En el caso de Venezuela, han logrado lo que parecía imposible para los venezolanos y para especialistas de multilaterales, academias y de distintos países: empobrecer, a un extremo insospechado, a todo el país. Han destruido la industria petrolera, el sector productivo, las redes de los servicios públicos, la infraestructura, las ciudades y pueblos del país, los espacios públicos, los parques nacionales y costas de Venezuela. Nada hay en Venezuela que no esté deteriorado, oxidado, desconchado, roto, inoperante, rayado, paralizado, fallo, canibalizado, sucio, derrumbado o podrido. Venezuela se ha ido llenando de ruinas, hasta este punto: los centros urbanos del país se han vuelto irreconocibles si se les compara con lo que eran hace solo cinco años.

El libreto cubano, que siguen ambos países, se ejecuta sin disimulo. Se realizan procesos electorales fraudulentos. Se llenan las cárceles de presos políticos. Se tortura. Se organizan bandas paramilitares que, en operaciones conjuntas con uniformados militares o policiales, atacan barriadas y viviendas, destruyen casas e infraestructura, detienen, torturan, desaparecen, hieren y matan, todo esto ordenado por la dictadura, que al mismo tiempo habla de paz y convoca a diálogos que no tienen otra finalidad que alargar la permanencia ilegítima en el poder, cansar y dividir a los sectores democráticos opositores, hacer posible campañas internacionales para victimizarse, mentir mientras matan y arruinan a la sociedad entera.

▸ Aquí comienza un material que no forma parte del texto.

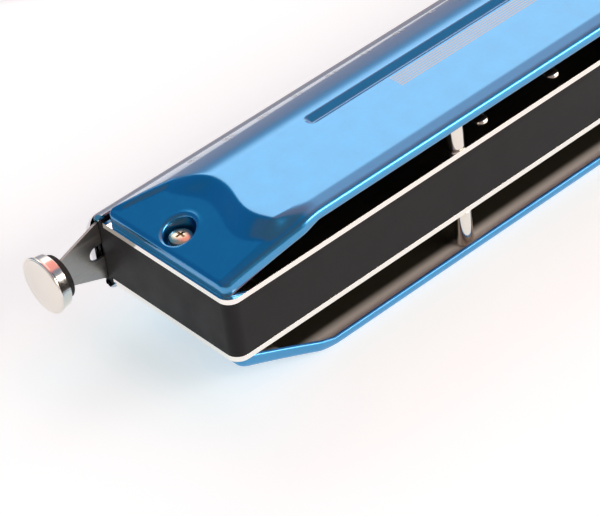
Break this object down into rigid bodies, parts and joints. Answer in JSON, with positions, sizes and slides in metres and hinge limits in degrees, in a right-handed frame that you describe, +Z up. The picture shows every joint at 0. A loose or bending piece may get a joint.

Quienes han dicho que los poderes de Cuba, Venezuela y Nicaragua constituyen un eje del mal, no exageran. Quienes han denunciado que los poderes de Venezuela y Nicaragua siguen los dictados del castrismo, aciertan. Quienes advierten que la tríada del castrismo, el madurismo y el orteguismo son un peligro para la vida humana, los derechos humanos y la paz del continente, no se equivocan. Quienes claman por las más contundentes y definitivas acciones internas y externas, para dar fin a los tres regímenes, tienen sobradas razones para proponerlo.